Peradaban materialisme
dan kapitalisme yang diusung oleh negara-negara besar sedang menuju titik
jenuh. Masyarakat Barat dilanda krisis moral. Dimana-mana terjadi demontrasi. Rakyat
mulai menggeliat. Mereka perlahan muak dan jijik dengan slogan kebebasan yang
digaungkan selama ini. Berbagai Lembaga Swadaya Masyarakat (LSM) independen
muncul, sebagai bentuk protes kebijakan para penguasa.
Sejumlah keresahan
ini tentu harus ditangkap sebagai peluang dan tantangan. Jika masyarakat dunia
mulai resah, lalu apa yang Islam tawarkan dan sodorkan pada mereka?
Ini bukan sekadar yang terbilang
strategis. Lebih dari itu, ini adalah tanggung jawab Islam menebar pesona
sebagai rahmatan lil ‘alamin dan kaffatan linnas.
Tak perlu menghabiskan waktu mengurus
persoalan yang sifatnya remeh-temeh. Cukup fokus saja memunculkan pesona Islam
tersebut sebagai kekuatan dan jaminan kemenangan.

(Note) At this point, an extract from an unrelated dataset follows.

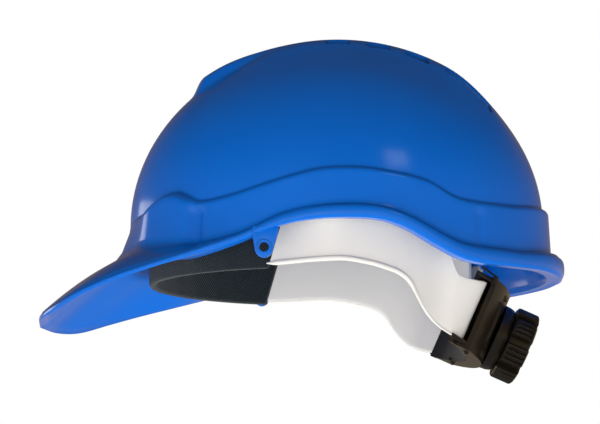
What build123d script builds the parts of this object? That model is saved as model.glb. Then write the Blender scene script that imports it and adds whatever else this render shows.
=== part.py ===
from build123d import *
import os
from math import acos, cos, pi, radians, sin, tan

# Peaked industrial safety helmet with a wheel-ratchet headband.
# Frame: the wearer faces -Y, +Z is up and +X is the wearer's left.  The origin is on the crown
# axis, at the level of the headband's lower edge over the ears.  All lengths are millimetres.

os.makedirs("parts", exist_ok=True)

# ---- Shell: driving dimensions ----
wall = 2.6                  # moulded wall thickness
dome_base_z = 25.0          # level of the dome's widest section
dome_rise = 101.0           # dome height above that level
dome_half_length = 114.5
dome_half_width = 100.8
crest_proud_z = 5.5         # the crown crest stands this far above the dome
crest_proud_y = 2.5
crest_proud_x = 3.5
crest_floor = 40.0          # the crest has died away at this height
crest_side = [(33, -80), (44, -10), (46, 60), (40, 108)]
vent_length = 13.0
vent_width = 5.0
vent_places = [(45.5, -1.0), (47.5, 20.5), (48.5, 41.5)]
rear_vent_place = (48.0, 70.0)
rear_vent_length = 26.0
skirt_front = 119.0         # skirt extents, from the crown axis
skirt_rear = 118.5
skirt_half_width = 103.0
lip_reach = 4.0             # the rim bead stands this far outside the skirt
rear_lip_reach = 8.0
lip_height = 6.6
peak_axis_z = -150.0        # the peak is bent round a level fore-and-aft axis at this height
peak_thickness = 2.8
side_lift_z = 12.0          # rim's lower edge over the ears

# ---- Chin strap lugs ----
lug_y = -41.0
lug_z = -1.8
lug_radius = 5.4
lug_hole_radius = 2.4
lug_thickness = 3.0
lug_ring = 0.4              # the ring round the eye stands this proud
lug_x = 96.4                # inner face of a lug

# ---- Headband ----
band_thickness = 1.8
band_centre_y = -3.0
band_half_length = 100.0    # of the centre line
band_half_width = 82.0      # outside, over the ears
band_rear_y = 37.0          # the stiff part of the band ends here and the arms begin
band_top_z = 26.0
band_bottom_z = -7.0
tab_rear_y = 66.0
tab_gap = 0.1
tab_bottom_z = -1.0
tab_top_z = 20.0
sweatband_thickness = 1.6
sweatband_gap = 0.15
sweatband_rear_y = -36.0
sweatband_bottom_z = -9.0
sweatband_top_z = 28.0

# ---- Harness ----
key_flange = 3.0            # a key hangs this far below its socket
key_foot = 2.6
strap_width = 20.0
strap_thickness = 1.3
strap_foot_z = 22.0
crown_z = 93.0

# ---- Ratchet ----
ratchet_tilt = 24.0         # the knob's axis points this far below level
ratchet_y = 86.2
ratchet_z = -35.6
pinion_module = 1.5
pinion_teeth = 10
pressure_angle = 25.0
backlash = 0.30
knob_half_travel = pi / 2   # radians each way
pitch_radius = pinion_module * pinion_teeth / 2
band_travel = pitch_radius * knob_half_travel
rack_pitch = pi * pinion_module
addendum = 0.70 * pinion_module
dedendum = 0.95 * pinion_module
tip_radius = pitch_radius + addendum
root_radius = pitch_radius - dedendum
base_radius = pitch_radius * cos(radians(pressure_angle))
arc_back = 73.0             # the arcs' axis lies this far ahead of the ratchet's origin
cover_radius = 73.2
cover_wall = 2.2
cover_gap = 0.05
cover_low = -18.4           # height range, from the knob's axis
cover_high = 22.6
mouth_x = 41.0
inner_radius = 66.8
inner_half_width = 43.0
drum_radius = 17.0
drum_floor = 1.4
drum_rear = 6.3
detent_radius = 14.5
detent_count = 36
detent_notch = 0.6
spindle_radius = 4.0
spindle_gap = 0.05
hook_x = 30.0
hook_width = 6.0
hook_length = 4.0
hook_depth = -13.4
rack_thickness = 1.5
rack_radius_left = 67.4
rack_radius_right = 69.2
rack_mean_radius = 69.05
rack_half_height = 12.5
rack_reach = 28.0
rack_end = 3.0
window_half = band_travel + pitch_radius + 2.0
pinion_front = -6.0
pinion_rear = -1.8
drive_width = 4.4
drive_depth = 2.6
screw_radius = 1.1
screw_length = 10.0
screw_head = 0.7
screw_head_radius = 2.6
knob_front = 6.8
knob_rear = 19.8
knob_radius = 20.5
knob_valley = 18.0
knob_lobes = 8
lobe_width = 11.0
pawl_front = 1.9
pawl_thickness = 3.0
peg_place = 7.4
peg_radius = 1.2
arm_thickness = 1.6
arm_low = -15.4
arm_high = 19.6

tilt = radians(ratchet_tilt)
ratchet_origin = (0, ratchet_y, ratchet_z)
rearward = (0, cos(tilt), -sin(tilt))
upward = (0, sin(tilt), cos(tilt))


def ratchet_plan(height):
    """Plane across the ratchet at a height; local x is the wearer's left, local y is rearward."""
    centre = tuple(c + height * u for c, u in zip(ratchet_origin, upward))
    return Plane(origin=centre, x_dir=(1, 0, 0), z_dir=upward)


def ratchet_face(depth):
    """Plane facing rearward at a depth; local x is the wearer's right, local y is up."""
    centre = tuple(c + depth * r for c, r in zip(ratchet_origin, rearward))
    return Plane(origin=centre, x_dir=(-1, 0, 0), z_dir=rearward)


everywhere = 160.0            # half width of a sketch that covers the whole helmet
blank_floor = -45.0           # blanks for the skirt and rim start below the whole rim
peak_floor = -60.0            # and the peak's below its tip
blank_height = 90.0

# ---- Side-view curves of the rim and ledge: height against distance along Y ----
rim_low_points = [(-125, -17.5), (-92, -9.0), (-64, -1.5), (-36, 8.0), (0, side_lift_z),
                  (24, 9.6), (46, 0.0), (62, -6.0), (90, -6.5), (135, -4.5)]
ledge_points = [(-125, 22.0), (-92, 27.0), (-62, 28.5), (-30, 35.5), (0, 39.5),
                (30, 38.0), (48, 31.0), (64, 26.5), (90, 27.5), (135, 32.0)]


def side_band(low_points, low_shift, high_points, high_shift, reach):
    """Solid between two side-view curves, running right across the helmet."""
    with BuildPart() as band:
        with BuildSketch(Plane.YZ):
            with BuildLine():
                low = Spline([(y, z + low_shift) for y, z in low_points])
                high = Spline([(y, z + high_shift) for y, z in high_points])
                Line(low @ 0, high @ 0)
                Line(low @ 1, high @ 1)
            make_face()
        extrude(amount=reach, both=True)
    return band.part


def oval(front, rear, half_width):
    """Egg-shaped outline: two half ellipses that share their widest line."""
    with BuildSketch() as outline:
        with BuildLine():
            EllipticalCenterArc((0, 0), half_width, rear, start_angle=0, arc_size=180)
            EllipticalCenterArc((0, 0), half_width, front, start_angle=180, arc_size=180)
        make_face()
    return outline.sketch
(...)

Dengan kesadaran panggilan iman dalam
merehabilitasi mental dan kondisi umat Islam, maka bukan hal fantastis atau
mustahil Allah swt berkenan memberikan bantuan dan pertolongan-Nya. Yakni
mengubah nasib umat Islam menjadi pemenang sekaligus mengatur setiap urusan
dalam kehidupan manusia.
Di sinilah pentingnya kalimat
syahadat benar-benar diresapi oleh jiwa-jiwa setiap Muslim. Masalahnya, harus
jujur diakui pula, kita belum mendalami secara intensif dan serius kajian Islam
tentang potensi kekuatan syahadat. Kebanyakan, syahadat hanya dikenal sebagai
rukun Islam pertama saja. Tanpa tahu lebih jauh dahsyatnya kekuatan syahadat
itu. Padahal, jika ucapan ini betul-betul berkecambah niscaya akan melahirkan
satu sikap mental dan kesadaran yang luar biasa bagi setiap orang beriman.